You are ice and fire,
The touch of you burns my hands like snow.
You are cold and flame.
You are the crimson of amaryllis,
The silver of moon-touched magnolias.
When I am with you,
My heart is a frozen pond
Gleaming with agitated torches. (214)

"Opal’s" repetitive pairing of clashing sensory images makes the imagery hard to visualize—it is slippery and fleeting; "comprehension" hinges on the reader being able to savor, but not necessarily reconcile, the poem’s paradoxes. The tone, as well, is slippery. Is it euphoric or pained? Does the "narrator rejoice or suffer? Is this a love poem or a grotesque? Appearing exactly halfway through Pictures of the Floating World’s "Two Speak Together" section, a sequence of forty-two love poems, this brief lyric encapsulates the excesses and tensions found in the rest of the poems.
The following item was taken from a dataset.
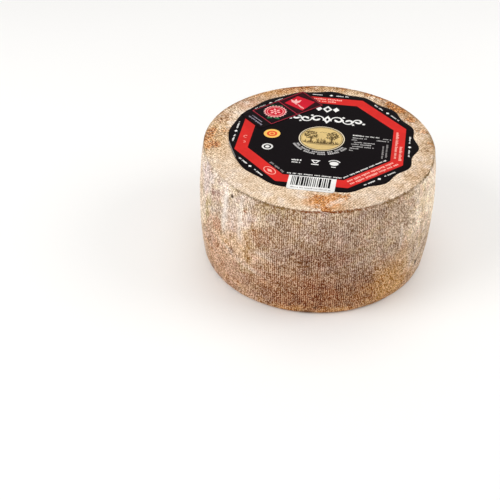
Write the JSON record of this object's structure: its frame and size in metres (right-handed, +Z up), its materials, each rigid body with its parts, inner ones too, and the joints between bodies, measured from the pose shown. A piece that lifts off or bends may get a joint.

Whereas the poems preceding "Opal" are ecstatic celebrations of love and intimacy, several of the poems immediately following reflect the beloved’s absence, a separation marked by morbidity, fear, and self-doubt. The final image of the narrator’s heart as a "frozen pond/ Gleaming with agitated torches" is especially telling in this regard as it suggests both rapture and peril: the frozen pond of the speaker’s heart gleams because it is beginning to melt from the heat of "agitated torches."